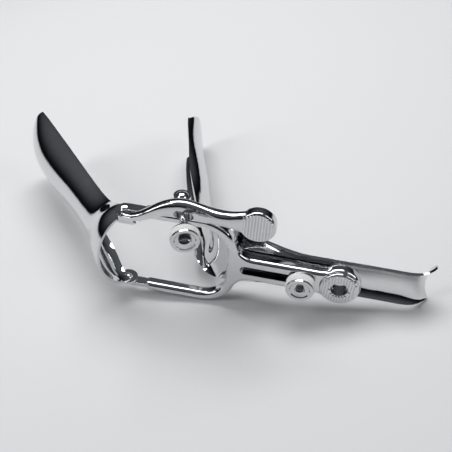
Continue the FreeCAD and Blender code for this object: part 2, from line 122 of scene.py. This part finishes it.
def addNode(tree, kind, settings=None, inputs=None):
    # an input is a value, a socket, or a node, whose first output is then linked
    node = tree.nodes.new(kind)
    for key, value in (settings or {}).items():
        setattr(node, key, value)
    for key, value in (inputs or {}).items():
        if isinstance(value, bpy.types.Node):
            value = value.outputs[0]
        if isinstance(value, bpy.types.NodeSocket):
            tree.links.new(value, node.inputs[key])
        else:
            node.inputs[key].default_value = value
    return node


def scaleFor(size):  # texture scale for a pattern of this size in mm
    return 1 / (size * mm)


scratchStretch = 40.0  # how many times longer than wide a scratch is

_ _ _

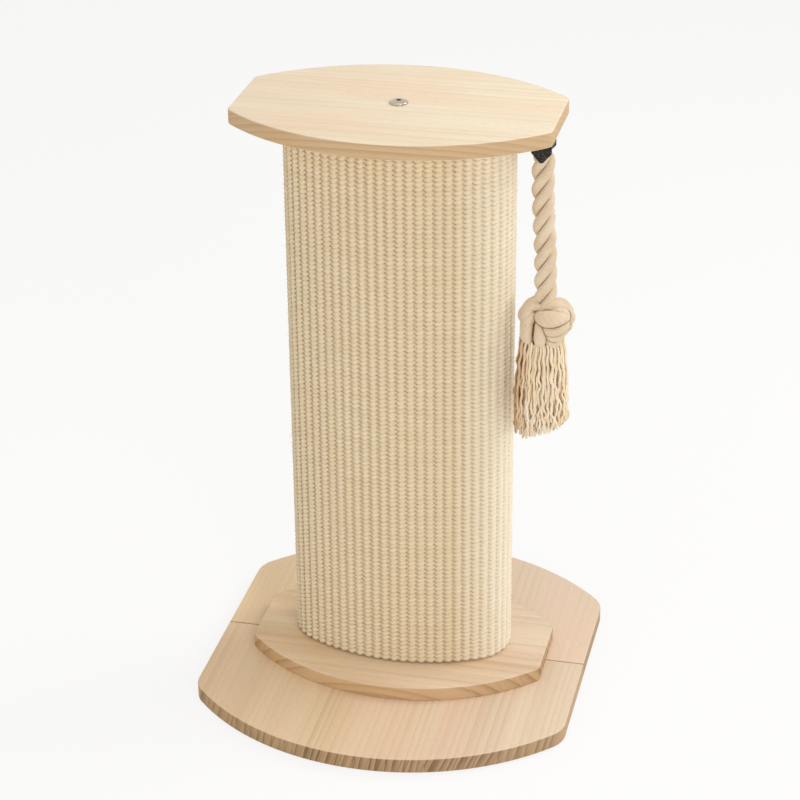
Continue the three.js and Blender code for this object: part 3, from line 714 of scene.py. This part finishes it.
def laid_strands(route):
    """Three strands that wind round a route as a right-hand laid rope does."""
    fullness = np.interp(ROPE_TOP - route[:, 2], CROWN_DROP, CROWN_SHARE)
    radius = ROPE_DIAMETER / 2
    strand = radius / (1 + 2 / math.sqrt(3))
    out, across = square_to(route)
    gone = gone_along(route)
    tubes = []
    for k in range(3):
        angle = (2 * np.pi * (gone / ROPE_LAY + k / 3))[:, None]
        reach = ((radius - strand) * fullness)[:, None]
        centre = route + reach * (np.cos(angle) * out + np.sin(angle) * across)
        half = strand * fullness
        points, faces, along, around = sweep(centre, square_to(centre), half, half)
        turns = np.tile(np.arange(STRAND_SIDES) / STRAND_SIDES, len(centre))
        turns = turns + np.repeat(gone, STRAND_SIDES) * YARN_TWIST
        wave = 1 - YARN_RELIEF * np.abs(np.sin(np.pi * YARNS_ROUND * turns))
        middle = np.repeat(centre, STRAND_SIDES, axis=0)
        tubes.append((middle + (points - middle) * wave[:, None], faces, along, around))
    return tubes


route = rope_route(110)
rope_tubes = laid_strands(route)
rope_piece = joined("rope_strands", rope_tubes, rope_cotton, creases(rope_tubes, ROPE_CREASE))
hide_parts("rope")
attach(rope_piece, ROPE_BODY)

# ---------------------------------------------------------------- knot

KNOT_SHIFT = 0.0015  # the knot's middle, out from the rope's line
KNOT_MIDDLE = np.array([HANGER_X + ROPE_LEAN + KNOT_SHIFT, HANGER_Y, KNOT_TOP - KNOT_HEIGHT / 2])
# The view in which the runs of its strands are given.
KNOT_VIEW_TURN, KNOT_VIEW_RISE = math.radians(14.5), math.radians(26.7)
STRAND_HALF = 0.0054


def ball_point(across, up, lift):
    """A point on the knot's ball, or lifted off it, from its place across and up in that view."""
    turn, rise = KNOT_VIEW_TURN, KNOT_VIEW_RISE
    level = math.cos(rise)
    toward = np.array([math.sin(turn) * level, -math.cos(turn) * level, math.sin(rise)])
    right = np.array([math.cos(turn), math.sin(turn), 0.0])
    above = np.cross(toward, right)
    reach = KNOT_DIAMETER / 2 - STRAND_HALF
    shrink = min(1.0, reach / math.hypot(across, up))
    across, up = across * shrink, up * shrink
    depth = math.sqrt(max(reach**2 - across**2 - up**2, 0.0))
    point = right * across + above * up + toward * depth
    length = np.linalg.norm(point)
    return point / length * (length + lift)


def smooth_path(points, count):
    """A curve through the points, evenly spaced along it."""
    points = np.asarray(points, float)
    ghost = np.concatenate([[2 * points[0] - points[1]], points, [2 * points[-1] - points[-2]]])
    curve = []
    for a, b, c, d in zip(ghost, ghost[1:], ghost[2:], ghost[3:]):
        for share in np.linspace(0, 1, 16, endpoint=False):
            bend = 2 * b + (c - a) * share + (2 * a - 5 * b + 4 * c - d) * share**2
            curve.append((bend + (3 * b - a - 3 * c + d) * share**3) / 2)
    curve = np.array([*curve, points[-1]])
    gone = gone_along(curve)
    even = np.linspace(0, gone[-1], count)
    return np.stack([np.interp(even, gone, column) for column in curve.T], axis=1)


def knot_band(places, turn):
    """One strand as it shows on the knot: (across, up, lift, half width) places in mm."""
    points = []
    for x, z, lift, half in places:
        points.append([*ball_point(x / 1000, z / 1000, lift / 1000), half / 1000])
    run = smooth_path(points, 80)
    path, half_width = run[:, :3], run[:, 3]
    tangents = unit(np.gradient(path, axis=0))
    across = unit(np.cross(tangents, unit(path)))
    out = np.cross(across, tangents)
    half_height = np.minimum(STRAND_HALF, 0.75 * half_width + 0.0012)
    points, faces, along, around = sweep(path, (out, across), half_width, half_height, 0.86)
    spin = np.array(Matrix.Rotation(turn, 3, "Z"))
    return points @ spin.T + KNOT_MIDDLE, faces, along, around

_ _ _

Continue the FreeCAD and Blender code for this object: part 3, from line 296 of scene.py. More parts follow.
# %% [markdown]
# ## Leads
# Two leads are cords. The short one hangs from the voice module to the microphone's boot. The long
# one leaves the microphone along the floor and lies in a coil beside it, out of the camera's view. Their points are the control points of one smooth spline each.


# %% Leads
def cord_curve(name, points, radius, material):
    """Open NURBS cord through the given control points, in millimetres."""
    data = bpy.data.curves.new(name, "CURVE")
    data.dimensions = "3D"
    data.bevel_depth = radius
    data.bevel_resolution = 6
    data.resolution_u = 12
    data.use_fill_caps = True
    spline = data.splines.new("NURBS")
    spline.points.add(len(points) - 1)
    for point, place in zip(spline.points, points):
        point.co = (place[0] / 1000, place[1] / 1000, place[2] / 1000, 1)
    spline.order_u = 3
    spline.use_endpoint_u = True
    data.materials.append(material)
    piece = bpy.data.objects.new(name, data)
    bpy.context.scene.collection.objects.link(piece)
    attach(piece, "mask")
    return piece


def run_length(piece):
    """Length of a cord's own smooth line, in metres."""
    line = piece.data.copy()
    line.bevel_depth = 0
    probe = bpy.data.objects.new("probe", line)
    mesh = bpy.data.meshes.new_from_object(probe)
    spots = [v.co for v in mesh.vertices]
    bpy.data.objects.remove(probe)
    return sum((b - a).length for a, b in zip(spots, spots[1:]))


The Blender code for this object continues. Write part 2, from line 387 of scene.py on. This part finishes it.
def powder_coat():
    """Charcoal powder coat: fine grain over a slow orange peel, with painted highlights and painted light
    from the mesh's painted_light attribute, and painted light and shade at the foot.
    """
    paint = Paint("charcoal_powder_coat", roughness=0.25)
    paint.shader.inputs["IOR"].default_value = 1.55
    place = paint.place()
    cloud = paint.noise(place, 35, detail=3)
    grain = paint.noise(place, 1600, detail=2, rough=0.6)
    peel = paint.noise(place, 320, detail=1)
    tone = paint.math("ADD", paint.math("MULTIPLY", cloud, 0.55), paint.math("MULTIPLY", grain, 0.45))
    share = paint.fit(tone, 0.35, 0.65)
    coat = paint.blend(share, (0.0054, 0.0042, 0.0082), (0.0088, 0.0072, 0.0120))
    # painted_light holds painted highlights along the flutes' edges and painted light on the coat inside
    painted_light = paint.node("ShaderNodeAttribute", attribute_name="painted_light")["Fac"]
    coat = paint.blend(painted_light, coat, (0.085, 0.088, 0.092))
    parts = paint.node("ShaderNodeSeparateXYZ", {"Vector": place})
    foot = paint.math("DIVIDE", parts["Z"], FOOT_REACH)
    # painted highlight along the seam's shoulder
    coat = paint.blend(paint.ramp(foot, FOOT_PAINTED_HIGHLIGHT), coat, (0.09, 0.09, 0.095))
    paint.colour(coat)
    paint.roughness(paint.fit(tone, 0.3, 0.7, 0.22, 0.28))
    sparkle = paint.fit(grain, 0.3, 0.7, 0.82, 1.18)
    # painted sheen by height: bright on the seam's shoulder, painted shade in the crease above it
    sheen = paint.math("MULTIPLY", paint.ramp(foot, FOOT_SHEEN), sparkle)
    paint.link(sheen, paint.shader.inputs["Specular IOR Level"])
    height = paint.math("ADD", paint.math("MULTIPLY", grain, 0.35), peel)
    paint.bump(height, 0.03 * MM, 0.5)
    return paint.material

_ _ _

EXERCISE TASK
Note each line of the entries that has "FreeCAD" in it, and copy those lines.

OUTPUT
Continue the FreeCAD and Blender code for this object: part 2, from line 122 of scene.py. This part finishes it.
Continue the FreeCAD and Blender code for this object: part 3, from line 296 of scene.py. More parts follow.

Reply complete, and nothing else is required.